Solche Fragen gehören hier hin.
Aber um deine Fragen zu beantworten. Ich würde keine 4 Lüfter an dein MB anschließen.
Außerdem würde ich die BeQuiet USC gegen Noiseblocker PL2 oder wenn es teurer sein darf gegen 2x Noiseblocker Multiframe.


----------



## Soldat0815 (11. Dezember 2011)

Würde max. 2 Lüfter an einem Lüfterausgang am Mainboard anschließen, aber du hast ja normalerweiße mehr Anschlüsse also sollte das gehen.


----------



## tso92 (11. Dezember 2011)

soldat0815 danke aber meine frage lautete ob ich alle 4 an den cpu fan pmw anschließen kann ??? das möchte ich da ich der meinung bin gelesen zu haben dass das mainboard die lüfter alleine steuert wenn die cpu temperaturen ansteigen oder etwa doch net ??

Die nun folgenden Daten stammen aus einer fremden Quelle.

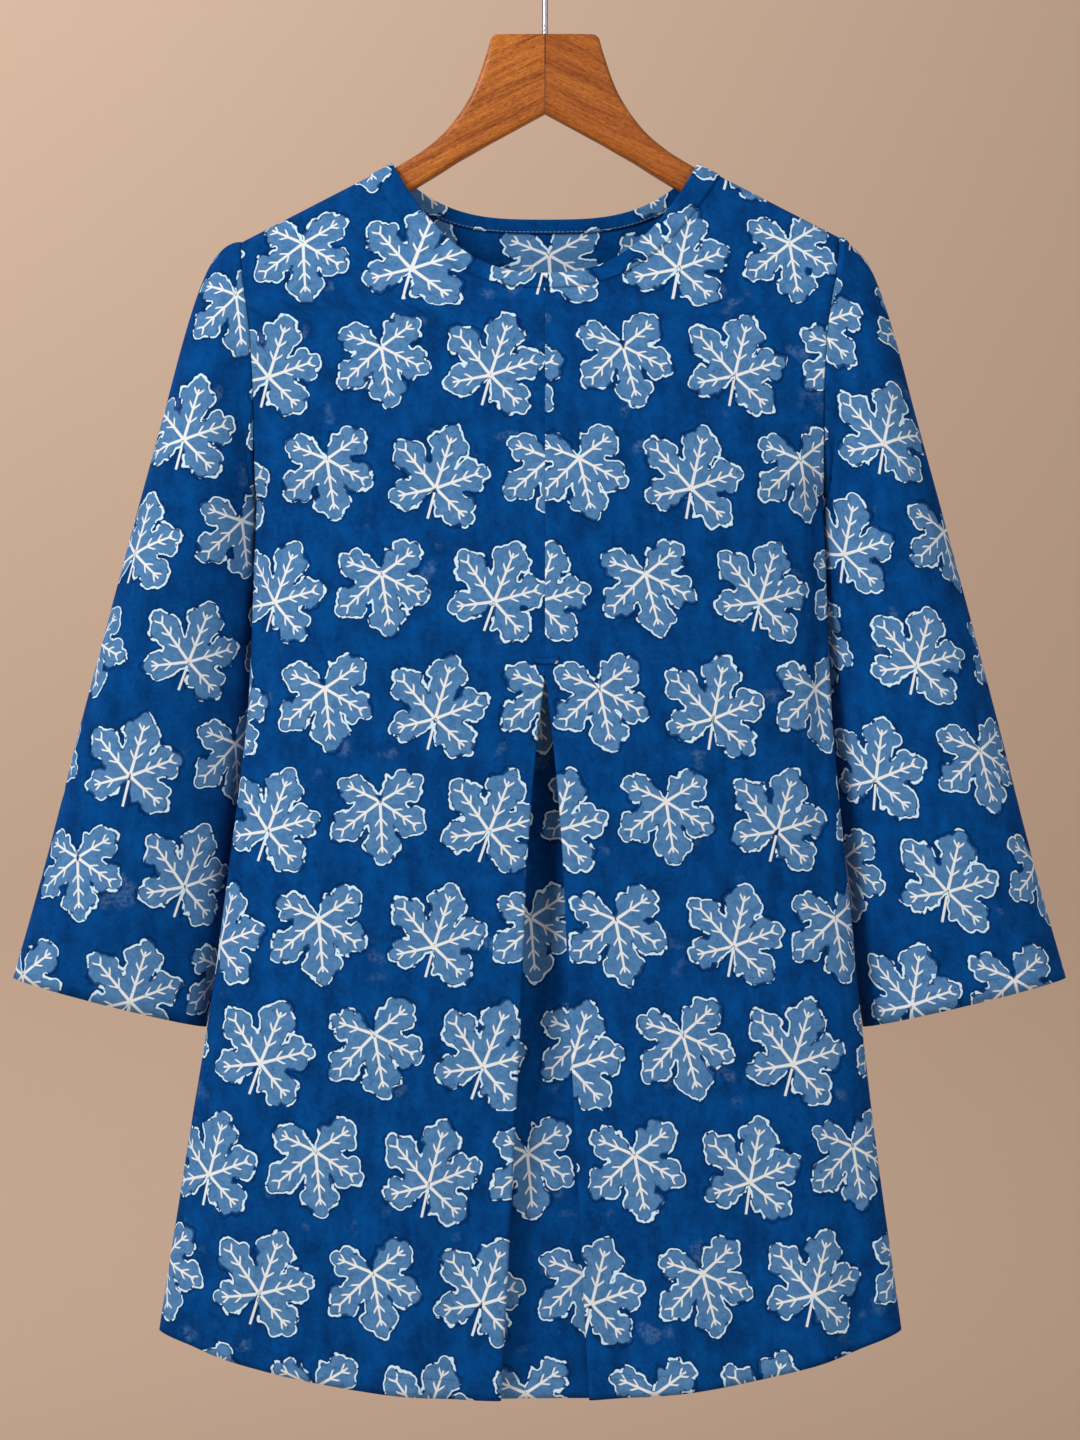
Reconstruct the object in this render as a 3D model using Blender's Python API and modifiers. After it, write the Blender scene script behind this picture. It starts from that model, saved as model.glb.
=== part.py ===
"""A women's tunic top hanging on a wooden hanger, in metres, +Z up and -Y the front.

The origin is the bearing point inside the top of the hanger's hook, where a rail carries it.
The sizes below are in millimetres and are turned into metres when a mesh is made.
The front hangs from the shoulder line as one piece of cloth, folded into an inverted pleat at
the centre. The back, the two sleeves, the neck band, the back neck facing and the bar tack are
separate pieces, a seam's gap apart.
"""

import math
from collections import namedtuple

import bmesh
import bpy
from mathutils import Vector

# Cloth
MM = 0.001
WALL = 1.2
TRIM_WALL = 1.0
SEAM_GAP = 0.3
SEAM_SET = 0.3  # from a seam's plane to the middle of a wall's edge, whose corner leans over it

# Shoulder line, from the neck point to the shoulder tip, the same on both sides
NECK_HALF = 103.4
NECK_POINT_Z = -155.1
TIP_HALF = 202.6
TIP_Z = -206.1
SHOULDER_SLOPE = (TIP_Z - NECK_POINT_Z) / (TIP_HALF - NECK_HALF)
CROWN_DEPTH = 10.3  # the cloth turns over the hanger's arm within this depth and height
CROWN_HEIGHT = 12.5

# Neckline, front and back: a higher power is flatter at the centre
FRONT_NECK_DROP = 76.5
FRONT_NECK_POWER = 2.5
BACK_NECK_DROP = 34.4
BACK_NECK_POWER = 3.2
BAND_WIDTH_SHOULDER = 17.0
BAND_WIDTH_CENTRE = 10.0
FACING_WIDTH_SHOULDER = 11.0
FACING_WIDTH_CENTRE = 9.5
BAND_STEPS = 36
FACING_STEPS = 28
FACING_LOOSE = 0.4  # it hangs this much further off the back than a seam's gap
FACING_REACH = 0.95  # of the half neckline: it stops short of the shoulder seam, where the arm lies

# Armhole
UNDERARM_Z = -381.0
ARMHOLE_FRONT_DEPTH = 26.0
ARMHOLE_BACK_DEPTH = 28.0
SLEEVE_STAND = 2.6  # the sleeve leaves the armhole straight out this far before it turns down

# Hem
CENTRE_HEM_Z = -987.0
HEM_RISE = 45.0
HEM_POWER = 2.4

# Roundness of the sides below the armhole: a higher power is squarer
FRONT_SIDE_POWER = 2.6
BACK_SIDE_POWER = 2.1
SIDE_CLOSES_ABOVE = 75.0  # above the underarm, where the side begins to turn round
SIDE_CLOSES_OVER = 60.0

# Inverted pleat
PLEAT_CLOTH = 112.0  # taken up between the two fold edges
TACK_Z = -492.0
TACK_WIDTH = 18.0
TACK_HEIGHT = 5.2

# Hanger
HOOK_WIRE_RADIUS = 1.9
HOOK_INNER_RADIUS = 17.5
HOOK_START_TURN = -55.0  # where the stem's bend joins the round of the hook, in degrees from +X
HOOK_END_TURN = 192.0
STEM_TOP_Z = -44.0
STEM_BEND = 5.0  # how far the bend pulls straight at each end
BLOCK_TOP_Z = -66.0
STEM_FOOT_Z = -86.0
STEM_CLEARANCE = 0.3

# The sway is how far the hanging cloth has swung to one side
Side = namedtuple("Side", "z half_width side_y sway")
SIDES = [
    Side(-150.0, 202.6, 0.0, 0.0),
    Side(-165.0, 202.6, 0.0, 0.0),
    Side(-206.1, 202.6, 0.0, -3.2),
    Side(-228.5, 200.9, 0.3, -4.0),
    Side(-250.0, 197.4, 0.6, -4.4),
    Side(-276.0, 194.2, 0.9, -4.5),
    Side(-330.0, 192.2, 1.5, -4.2),
    Side(-381.0, 192.4, 2.0, -3.7),
    Side(-425.0, 193.6, -3.0, -3.4),
    Side(-516.8, 196.9, -9.0, -3.5),
    Side(-584.8, 203.3, -11.0, -4.4),
    Side(-652.8, 211.0, -12.0, -5.3),
    Side(-720.8, 218.8, -12.0, -6.6),
    Side(-829.6, 233.9, -12.0, -9.0),
    Side(-943.0, 250.6, -12.0, -9.9),
    Side(-990.0, 257.0, -12.0, -10.2),
]

# How far the cloth stands before and behind the shoulder plane, at a drop below the line
Drape = namedtuple("Drape", "drop front back")
DRAPES = [
    Drape(0.0, 0.0, 0.0),
    Drape(12.0, 1.2, 1.0),
    Drape(40.0, 7.0, 6.0),
    Drape(100.0, 18.0, 16.0),
    Drape(180.0, 27.0, 26.0),
    Drape(300.0, 33.0, 33.0),
    Drape(500.0, 37.0, 37.0),
    Drape(830.0, 43.5, 42.0),
]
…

wenn ich 4 lüfter habe brauche ich 3 Y adapter um alle 4 an einen anschluss zu bringen !! das war meine überlegung


----------



## Soldat0815 (11. Dezember 2011)

Schau mal in die Anleitung deines Mainboards ob da die maximale erlaubte Last angegeben ist.
Die Corsair H100 kann doch bis zu 4Lüfter regeln, dann lass die das machen, die Regelt das über die Wassertemp die ja auch steigt wenn die CPU-Temp steigt.


----------



## tso92 (12. Dezember 2011)

Soldat0815 schrieb:


> Schau mal in die Anleitung deines Mainboards ob da die maximale erlaubte Last angegeben ist.
> Die Corsair H100 kann doch bis zu 4Lüfter regeln, dann lass die das machen, die Regelt das über die Wassertemp die ja auch steigt wenn die CPU-Temp steigt.


 
stimmt jaaa habe ich net beachtet  bzw vergessen danke


----------